• Task instructions:
Copy out each line exactly as it appears.

• Provided material:
..........

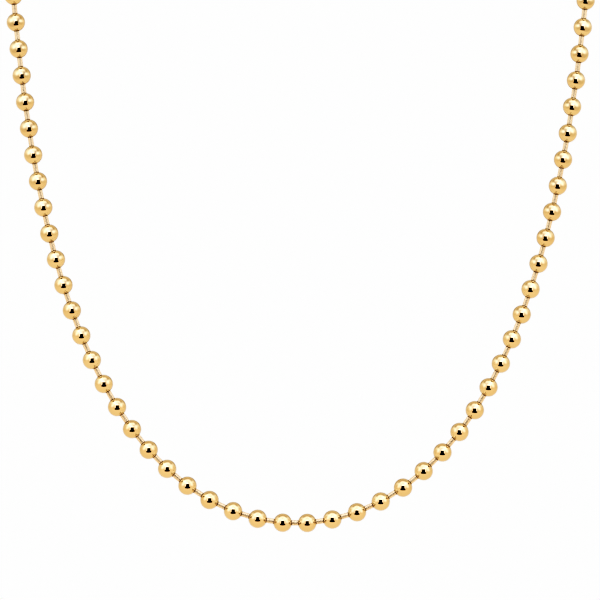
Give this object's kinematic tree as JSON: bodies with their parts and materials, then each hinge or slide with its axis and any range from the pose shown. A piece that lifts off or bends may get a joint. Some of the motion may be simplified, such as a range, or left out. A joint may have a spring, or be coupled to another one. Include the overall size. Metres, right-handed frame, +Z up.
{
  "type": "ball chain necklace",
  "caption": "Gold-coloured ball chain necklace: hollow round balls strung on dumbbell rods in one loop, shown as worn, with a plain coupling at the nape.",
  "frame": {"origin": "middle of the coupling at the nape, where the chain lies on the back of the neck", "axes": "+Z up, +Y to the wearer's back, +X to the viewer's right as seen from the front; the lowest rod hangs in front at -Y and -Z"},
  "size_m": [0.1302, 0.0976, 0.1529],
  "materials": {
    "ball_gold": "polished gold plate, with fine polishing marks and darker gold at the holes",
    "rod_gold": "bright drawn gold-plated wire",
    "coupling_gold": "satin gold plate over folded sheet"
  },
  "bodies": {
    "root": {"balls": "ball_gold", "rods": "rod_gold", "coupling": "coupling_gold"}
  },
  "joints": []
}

..........

• Solution:
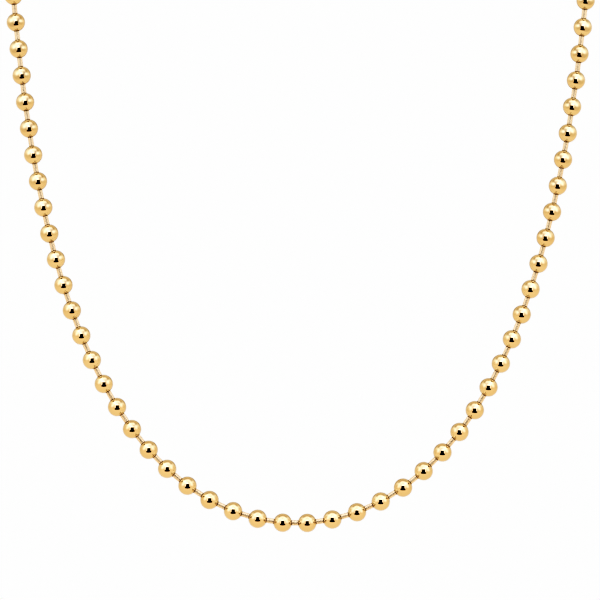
Give this object's kinematic tree as JSON: bodies with their parts and materials, then each hinge or slide with its axis and any range from the pose shown. A piece that lifts off or bends may get a joint. Some of the motion may be simplified, such as a range, or left out. A joint may have a spring, or be coupled to another one. Include the overall size. Metres, right-handed frame, +Z up.
{
  "type": "ball chain necklace",
  "caption": "Gold-coloured ball chain necklace: hollow round balls strung on dumbbell rods in one loop, shown as worn, with a plain coupling at the nape.",
  "frame": {"origin": "middle of the coupling at the nape, where the chain lies on the back of the neck", "axes": "+Z up, +Y to the wearer's back, +X to the viewer's right as seen from the front; the lowest rod hangs in front at -Y and -Z"},
  "size_m": [0.1302, 0.0976, 0.1529],
  "materials": {
    "ball_gold": "polished gold plate, with fine polishing marks and darker gold at the holes",
    "rod_gold": "bright drawn gold-plated wire",
    "coupling_gold": "satin gold plate over folded sheet"
  },
  "bodies": {
    "root": {"balls": "ball_gold", "rods": "rod_gold", "coupling": "coupling_gold"}
  },
  "joints": []
}